Par Hortense de Montalivet

POLITIQUE – Étoiles jaunes, des seringues qui forment des croix gammées et une question perverse qui revient “Qui?”. Un pronom d’apparence innocente qui cible en réalité “les juifs” et les accuse de bénéficier de la crise sanitaire. Dernièrement, dans les manifestations anti-pass sanitaire qui ont lieu chaque samedi en France depuis plusieurs semaines, un regain d’antisémitisme s’exprime. Avec une nouveauté: sa visibilité.

Samedi 7 août à Metz, une jeune femme –ex-membre du Front national et ancienne élue locale- brandit au milieu du cortège une immense pancarte. On peut y lire un “Qui?” orné de cornes de diable. Autour, les noms de membres du gouvernement et de personnalités supposés juifs. Personne ne semble s’écarter d’elle et sous l’œil du photographe, cette enseignante ne sourcille pas. 

D’où vient-il cet antisémitisme et quelles sont ses spécificités? Le sociologue Michel Wieviorka, auteur d’un récent ouvrage publié cette année et intitulé “Racisme, antisémitisme, antiracisme: apologie pour la recherche” (Éditions La Boite à Pandore) l’analyse pour Le HuffPost et nous explique comment le combattre.

Un antisémitisme ancien

Pour le sociologue de 75 ans, petit-fils de déportés à Auschwitz, cette expression de l’antisémitisme n’est pas celle que l’on retrouve dans le monde arabo-musulman, liée à la question israélo-palestinienne. L’antisémitisme des manifestations anti-pass sanitaire est “celui de l’extrême droite”, explique Michel Wieviorka. Un antisémitisme ancestral, ”à l’épaisseur historique énorme”, ajoute le spécialiste, que l’on retrouve régulièrement selon les contextes historiques.

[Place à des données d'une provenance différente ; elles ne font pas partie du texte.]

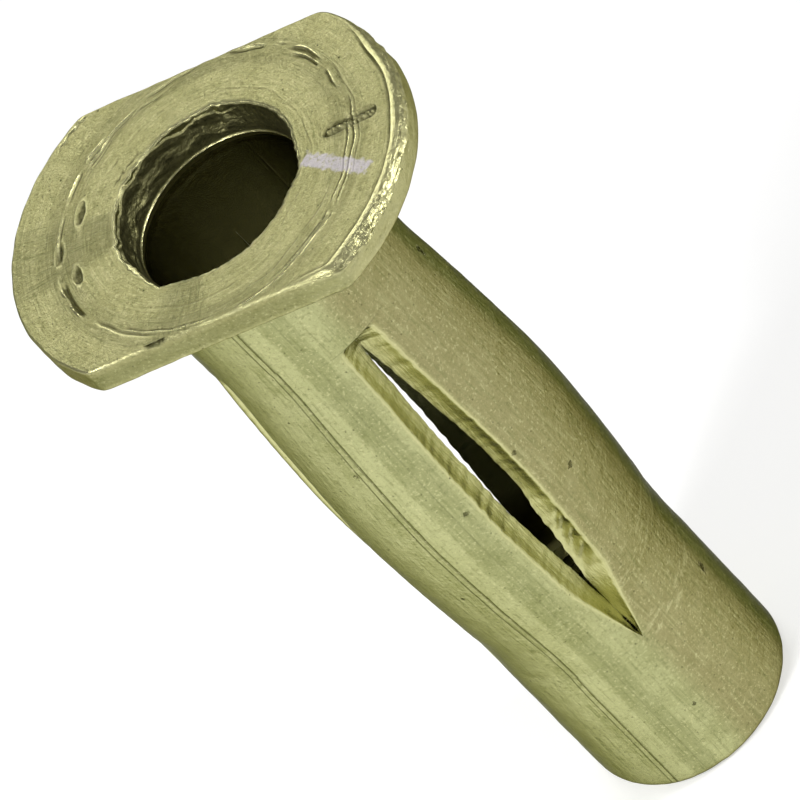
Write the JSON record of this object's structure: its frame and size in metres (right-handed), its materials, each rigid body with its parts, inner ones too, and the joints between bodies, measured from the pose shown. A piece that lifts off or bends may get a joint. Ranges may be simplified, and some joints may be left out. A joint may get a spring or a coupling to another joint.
{
  "type": "wall anchor",
  "caption": "Slotted, pre-bulged steel wall anchor with a double-D flange and a threaded nose; its legs fold outward when it is set.",
  "frame": {"origin": "centre of the nose's end face, at the bottom of the anchor", "axes": "+Z along the anchor's axis from the nose to the flange; the flange's two flats face +Y and -Y"},
  "size_m": [0.0176, 0.0132, 0.038],
  "materials": {
    "flange_plating": "satin yellow zinc plating with turning marks",
    "neck_plating": "satin yellow zinc plating",
    "leg_plating": "satin, grainy yellow zinc plating",
    "nose_plating": "satin yellow zinc plating"
  },
  "bodies": {
    "head": {"flange": "flange_plating", "neck": "neck_plating"},
    "leg_1_upper": {"leg_1_upper": "leg_plating"},
    "leg_1_lower": {"leg_1_lower": "leg_plating"},
    "nose": {"leg_1_foot": "leg_plating", "threaded_barrel": "nose_plating"},
    "leg_2_upper": {"leg_2_upper": "leg_plating"},
    "leg_2_lower": {"leg_2_lower": "leg_plating"},
    "leg_2_foot": {"leg_2_foot": "leg_plating"},
    "leg_3_upper": {"leg_3_upper": "leg_plating"},
    "leg_3_lower": {"leg_3_lower": "leg_plating"},
    "leg_3_foot": {"leg_3_foot": "leg_plating"},
    "leg_4_upper": {"leg_4_upper": "leg_plating"},
    "leg_4_lower": {"leg_4_lower": "leg_plating"},
    "leg_4_foot": {"leg_4_foot": "leg_plating"}
  },
  "joints": [
    {"name": "leg_1_root_fold", "type": "hinge", "parent": "head", "child": "leg_1_upper", "pos_m": [0.00466, -0.00099, 0.0312], "axis": [-0.2079, -0.9781, 0], "range_deg": [0, 80]},
    {"name": "leg_1_knee_fold", "type": "hinge", "parent": "leg_1_upper", "child": "leg_1_lower", "pos_m": [0.00339, -0.00072, 0.02047], "axis": [-0.2079, -0.9781, 0], "range_deg": [-160, 0]},
    {"name": "leg_1_foot_fold", "type": "hinge", "parent": "leg_1_lower", "child": "nose", "pos_m": [0.00466, -0.00099, 0.00974], "axis": [-0.2079, -0.9781, 0], "range_deg": [0, 80]},
    {"name": "leg_2_root_fold", "type": "hinge", "parent": "head", "child": "leg_2_upper", "pos_m": [0.00099, 0.00466, 0.0312], "axis": [0.9781, -0.2079, 0], "range_deg": [0, 80]},
    {"name": "leg_2_knee_fold", "type": "hinge", "parent": "leg_2_upper", "child": "leg_2_lower", "pos_m": [0.00072, 0.00339, 0.02047], "axis": [0.9781, -0.2079, 0], "range_deg": [-160, 0]},
    {"name": "leg_2_foot_fold", "type": "hinge", "parent": "leg_2_lower", "child": "leg_2_foot", "pos_m": [0.00099, 0.00466, 0.00974], "axis": [0.9781, -0.2079, 0], "range_deg": [0, 80]},
    {"name": "leg_3_root_fold", "type": "hinge", "parent": "head", "child": "leg_3_upper", "pos_m": [-0.00466, 0.00099, 0.0312], "axis": [0.2079, 0.9781, 0], "range_deg": [0, 80]},
    {"name": "leg_3_knee_fold", "type": "hinge", "parent": "leg_3_upper", "child": "leg_3_lower", "pos_m": [-0.00339, 0.00072, 0.02047], "axis": [0.2079, 0.9781, 0], "range_deg": [-160, 0]},
    {"name": "leg_3_foot_fold", "type": "hinge", "parent": "leg_3_lower", "child": "leg_3_foot", "pos_m": [-0.00466, 0.00099, 0.00974], "axis": [0.2079, 0.9781, 0], "range_deg": [0, 80]},
    {"name": "leg_4_root_fold", "type": "hinge", "parent": "head", "child": "leg_4_upper", "pos_m": [-0.00099, -0.00466, 0.0312], "axis": [-0.9781, 0.2079, 0], "range_deg": [0, 80]},
    {"name": "leg_4_knee_fold", "type": "hinge", "parent": "leg_4_upper", "child": "leg_4_lower", "pos_m": [-0.00072, -0.00339, 0.02047], "axis": [-0.9781, 0.2079, 0], "range_deg": [-160, 0]},
    {"name": "leg_4_foot_fold", "type": "hinge", "parent": "leg_4_lower", "child": "leg_4_foot", "pos_m": [-0.00099, -0.00466, 0.00974], "axis": [-0.9781, 0.2079, 0], "range_deg": [0, 80]}
  ],
  "couplings": [
    {"joint": "leg_1_knee_fold", "follows": "leg_1_root_fold", "ratio": -2},
    {"joint": "leg_1_foot_fold", "follows": "leg_1_root_fold", "ratio": 1},
    {"joint": "leg_2_root_fold", "follows": "leg_1_root_fold", "ratio": 1},
    {"joint": "leg_2_knee_fold", "follows": "leg_1_root_fold", "ratio": -2},
    {"joint": "leg_2_foot_fold", "follows": "leg_1_root_fold", "ratio": 1},
    {"joint": "leg_3_root_fold", "follows": "leg_1_root_fold", "ratio": 1},
    {"joint": "leg_3_knee_fold", "follows": "leg_1_root_fold", "ratio": -2},
    {"joint": "leg_3_foot_fold", "follows": "leg_1_root_fold", "ratio": 1},
    {"joint": "leg_4_root_fold", "follows": "leg_1_root_fold", "ratio": 1},
    {"joint": "leg_4_knee_fold", "follows": "leg_1_root_fold", "ratio": -2},
    {"joint": "leg_4_foot_fold", "follows": "leg_1_root_fold", "ratio": 1}
  ]
}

La crise sanitaire -comme souvent dans l’histoire des crises- est un terreau propice à l’expression de cet antisémitisme. Pour celui qui se raconte comme l’observateur des malheurs de ce monde, “du Moyen-Âge au Covid, les juifs sont des boucs émissaires traditionnels, si je puis dire. Rappelez-vous, on les accusait d’empoisonner les puits”. Dans ces manifestations où les théories du complot embrument l’esprit de certains manifestants, cet antisémitisme archaïque resurgit.

Un antisémitisme contradictoire

Il ressuscite, mais ses traits évoluent. Par rapport à la simple désignation habituelle d’un nouvel ennemi commun, cette expression actuelle de l’antisémitisme est plus alambiquée. Michel Wieviorka s’explique: “Dans ces manifestations, Macron [et les autres membres du gouvernement, ndlr] est à la fois désigné comme l’Hitler et le juif: il est celui qui a travaillé pour la haute finance, qu’on désigne comme affilié aux Rothschild…On le dénonce pour ça. Et en même temps, il est celui qui a les mêmes comportements que ceux qui s’en sont pris aux juifs pendant la Seconde Guerre mondiale”.

En résumé, dans ces manifestations, on peut aussi bien voir une pancarte suggérant un complot juif qui vient d’en haut que des étoiles jaunes et des croix gammées dénonçant la “dictature nazitaire”.

Un antisémitisme décomplexé

“La grande nouveauté”, insiste Michel Wieviorka, également auteur de L’Antisémitisme expliqué aux jeunes (Éditions Le Seuil) publié en 2014, “c’est sa visibilité”. Pour l’expliquer, l’ancien président de l’Association internationale de sociologie s’en réfère aux expressions d’antisémitisme que l’on avait pu observer au moment des manifestations des Gilets jaunes. “C’était des épisodes annexes, en marge, plutôt relativement distinct du message porté par l’ensemble du mouvement”. Dans ces manifestations anti-pass sanitaire, le sociologue remarque que l’antisémitisme s’insère de façon décomplexée au sein même de la foule et que personne ne cherche à s’en écarter ou à le dénoncer.

C’est bien là le danger le plus préoccupant de ce regain décrypte ce sociologue. Sans refus clair et net de la part de chaque manifestant et de ceux qui exhortent la foule de ce type d’expression au sein des cortèges, il est à craindre que sa présence se renforcera. “Il ne faut en aucun cas avoir affaire avec cette haine, il faut être chirurgical dans sa façon de la dénoncer. Je dirais même que l’indifférence là-dessus est inacceptable”, conclut Michel Wieviorka.